In 2019, Class Counsel filed a motion in the Southern District of Florida to recover common benefit attorneys’ fees and costs from the $40 million fund, contending that their work prosecuting the cases as lead plaintiffs’ counsel before the MDL court contributed to that settlement.  In particular, Class Counsel claimed that they were entitled to recover 20% of the $40 million fund.  Counsel for the individual plaintiffs opposed the motion.

In January 2020, Judge Fallon of the MDL court approved a global settlement between the same defendants and all of the remaining class members (other than the Florida plaintiffs), awarding Class Counsel 60% of the fees paid under the global settlement.  Class Counsel then amended their motion before the Southern District of Florida to increase their request to 60% of the $40 million fund, consistent with Judge Fallon’s 60% award.  2021 WL 2349920, at *2.

In May 2020, Judge Cooke granted Class Counsel’s amended motion in part, finding that the settling Florida plaintiffs benefitted from Class Counsel’s litigation efforts before the MDL court, including their efforts to secure the global settlement, and awarded Class Counsel 45% of the $40 million fund.  Counsel for the settling plaintiffs appealed this ruling to the Eleventh Circuit under the collateral order doctrine, “as the amount of the disputed fees [was] fixed, the district court’s allocation of that amount [was] completely separate from the merits of the underlying action, and the appeal [was] unaffected by further district court proceedings.”  Id.

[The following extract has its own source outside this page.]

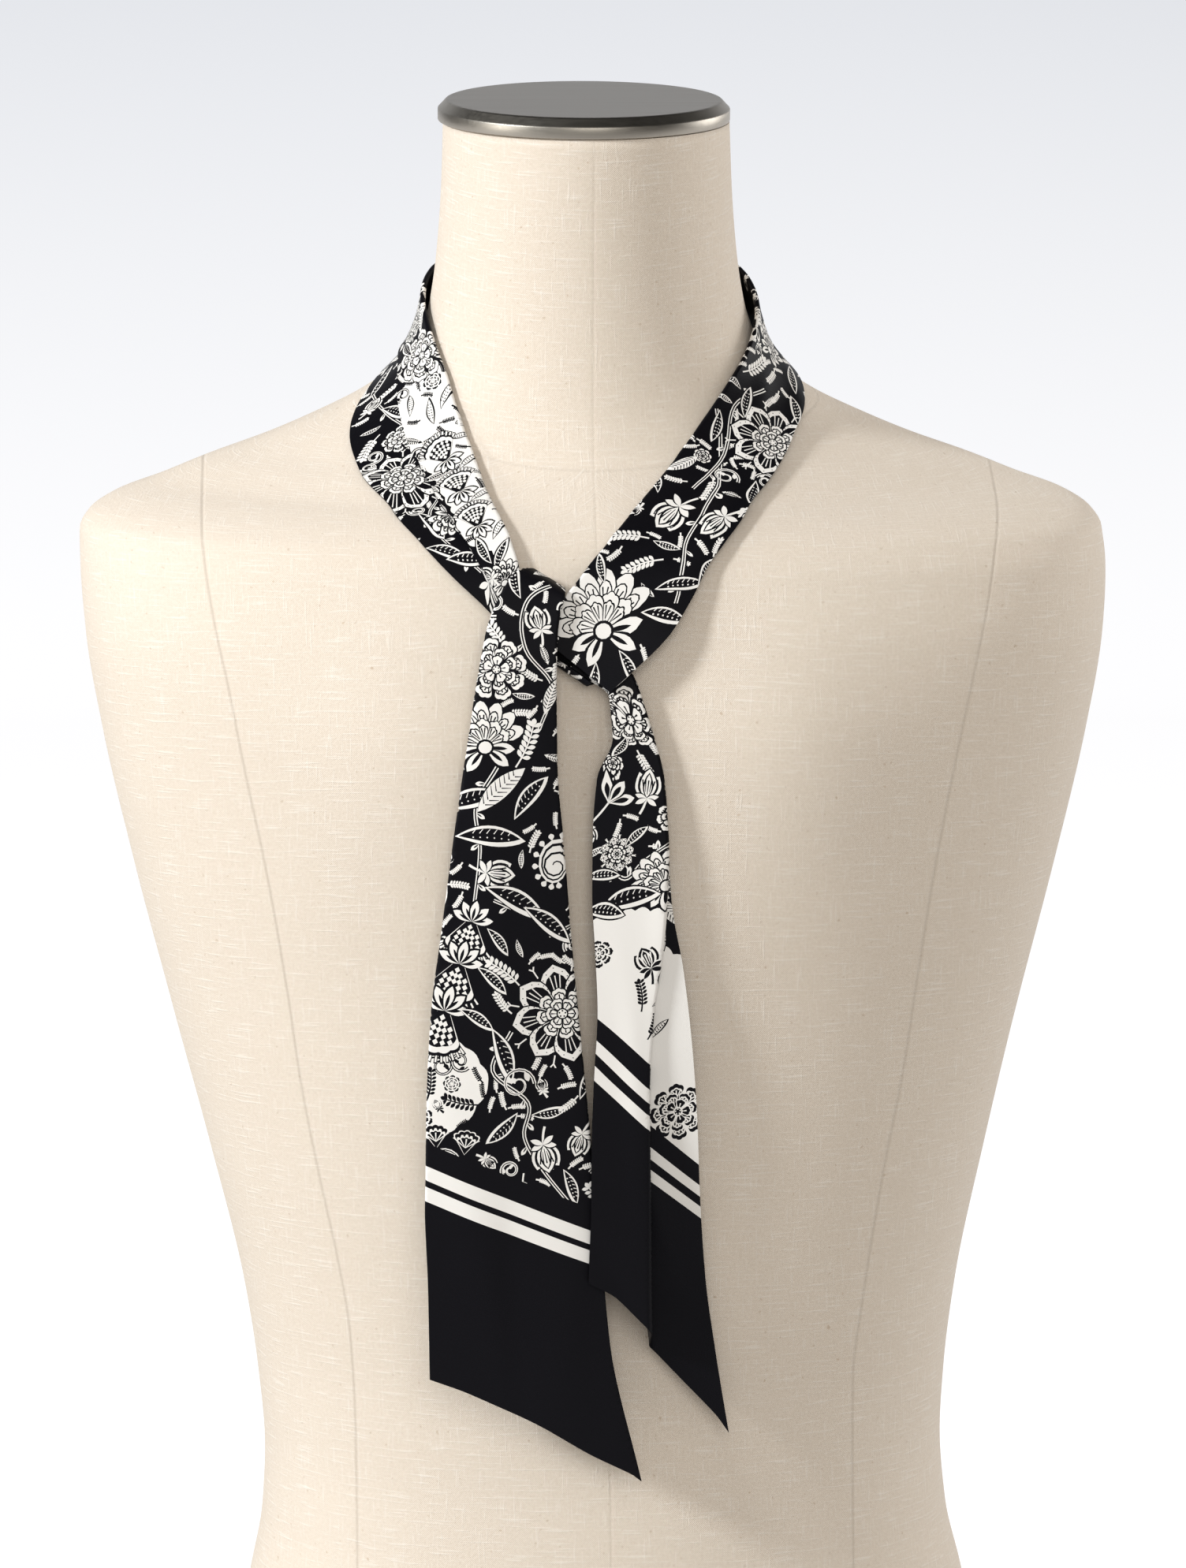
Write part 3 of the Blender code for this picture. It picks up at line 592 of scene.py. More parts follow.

Reviewing Judge Cooke’s order for an abuse of discretion, the Eleventh Circuit affirmed.  The panel relied on the “common fund” doctrine, which “rests on the perception that persons who obtain the benefit of a lawsuit without contributing to its cost are unjustly enriched at the successful litigant’s expense.”  Id. at *3 (quoting Boeing Co. v. Van Gemert, 444 U.S. 472, 478 (1980)).  Such awards, the panel reasoned, “need not satisfy rigid eligibility requirements” given that common benefit fees are “grounded in the courts’ equity power.”  Id.  Accordingly, and “[p]articularly in complex litigation, courts have broad managerial power that includes significant discretion in awarding fees,” and thus are authorized to compensate appointed counsel for their significant duties and work in multidistrict litigation.  Id.

The panel concluded that the $40 million fund constituted a “common fund,” that the Southern District of Florida had jurisdiction over that fund “pursuant to the agreement of the parties to litigate common benefit fees” in that court, and that the fee award was within the district court’s discretion.  Id. at *4.

The panel concluded:  “The district court rightly acknowledged that Individual Counsel worked hard to bring about the FIS [Florida individual settlements].  But their work did not exist in a vacuum.  They benefitted from the decade of foundational work that Class Counsel exerted in this groundbreaking MDL, which involved evasive defendants in China, complex jurisdictional challenges requiring two trips to the Fifth Circuit, decertification attempts, and liability determinations.  That Class Counsel has otherwise been compensated for this work [through the 60% global settlement award] does not prevent them from continuing to reap the rewards of their efforts.  Moreover, preventing appointed counsel from recovering awards when their work leads to massive recoveries down the road would make it harder for courts to find capable and competent lawyers to take on that work in the future.”   Id.